The kind of restructuring that Nigeria needs, as it gets ready to create a new economy that is driven by agriculture and manufacturing, is one that reconceptualises how to sustain national unity, not through centralisation of power and functions in Abuja or fragmentation of states fuelled by funds from centrally collected revenue from solid or liquid minerals but through commitment to fiscal federalism. It is not likely that without the usual flow of revenue from oil the country will be able to sustain 36 state bureaucracies and 774 administrative centres designed to consume whatever is allocated without the power to generate enough revenue internally to pay for administrative agencies that leave little impact on the welfare of citizens in most of the states and local governments. Instead of hoping that oil will rebound and bring its easy funds that had driven Awuff political economy at the institutional and personal level to the extent of making the country a huge cafeteria for mindless consumption and wastage, governors of the states and local governments that are not likely to survive without regular transfer of funds from Awuff federation account should join forces with the Emir and like-minded believers in the imperative of restructuring the country.
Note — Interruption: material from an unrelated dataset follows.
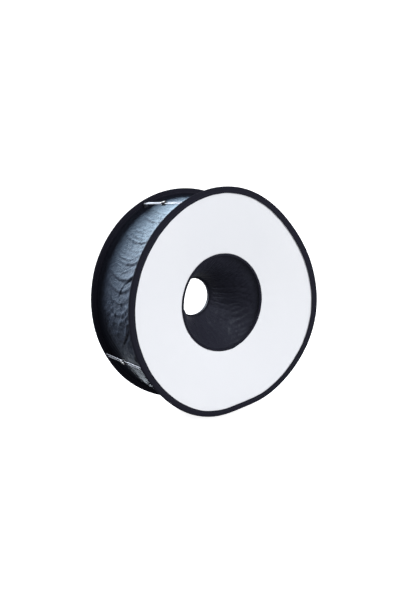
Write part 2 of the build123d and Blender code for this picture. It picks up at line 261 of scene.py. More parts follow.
class Shader:
    """A short way to write a material's nodes."""

    def __init__(self, name):
        self.material = bpy.data.materials.new(name)
        self.material.use_nodes = True
        self.tree = self.material.node_tree
        self.surface = self.tree.nodes["Principled BSDF"]

    def node(self, kind, inputs=None, **settings):
        made = self.tree.nodes.new(f"ShaderNode{kind}")
        for key, value in settings.items():
            setattr(made, key, value)
        for key, value in (inputs or {}).items():
            self.put(made, key, value)
        return made

    def put(self, node, key, value):
        """Sets an input to a value, or links it to another node's first output or to a given socket."""
        socket = node.inputs[key]
        if isinstance(value, bpy.types.NodeSocket):
            self.tree.links.new(value, socket)
        elif isinstance(value, bpy.types.Node):
            self.tree.links.new(value.outputs[0], socket)
        else:
            socket.default_value = value

    def cloth_uv(self):
        return self.node("UVMap", uv_map="cloth").outputs["UV"]

    def position(self):
        return self.node("TexCoord").outputs["Object"]

    def stretched(self, vector, scale):
        return self.node("Mapping", {"Vector": vector, "Scale": scale}).outputs[0]

    def noise(self, vector, scale, detail=3.0, roughness=0.5, distortion=0.0):
        made = self.node("TexNoise", {"Vector": vector, "Scale": scale, "Detail": detail,
                                      "Roughness": roughness, "Distortion": distortion})
        return made.outputs["Fac"]

    def ramp(self, value, low, high, start, end):
        """value from low..high to start..end, held at both ends."""
        made = self.node("MapRange", {"Value": value, "From Min": low, "From Max": high,
                                      "To Min": start, "To Max": end})
        return made.outputs["Result"]

    def mix(self, share, first, second):
        made = self.node("Mix", data_type="RGBA")
        self.put(made, "Factor", share)
        self.put(made, 6, first)
        self.put(made, 7, second)
        return made.outputs[2]

    def math(self, operation, first, second=0.0):
        return self.node("Math", {0: first, 1: second}, operation=operation).outputs[0]

    def ribs(self, vector, pitch, direction):
        """Height of round ribs, pitch apart, one after the other along X or Y."""
        scale = tau / pitch / 20.0  # a band texture of scale 1 has a wave each tau / 20
        made = self.node("TexWave", {"Vector": vector, "Scale": scale}, wave_type="BANDS",
                         bands_direction=direction, wave_profile="SIN")
        return made.outputs["Fac"]

    def threads(self, vector, pitch):
        """Height of a plain weave: two crossed sets of round threads, one over the other."""
        return self.math("MAXIMUM", self.ribs(vector, pitch, "X"), self.ribs(vector, pitch, "Y"))

    def bumped(self, *layers):
        """Stacks bump layers of (height, distance in metres, strength) and sets the surface's normal."""
        normal = None
        for height, distance, strength in layers:
            made = self.node("Bump", {"Height": height, "Distance": distance, "Strength": strength})
            if normal is not None:
                self.put(made, "Normal", normal)
            normal = made.outputs["Normal"]
        self.put(self.surface, "Normal", normal)

    def set(self, **values):
        for key, value in values.items():
            self.put(self.surface, key.replace("_", " "), value)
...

Most of the governors need to know that talking about increasing IGR is not likely to yield anything substantial, without a new political structure that is similar to the ones that worked before the intervention of military dictators in the design of the country’s architecture of governance. Fortunately, such policy option cannot be against the spirit of President Buhari’s idea of unity, given his manifesto that commits to “initiating action to amend our Constitution with a view to devolving powers, duties and responsibilities to states and local governments in order to entrench true Federalism and the Federal spirit.”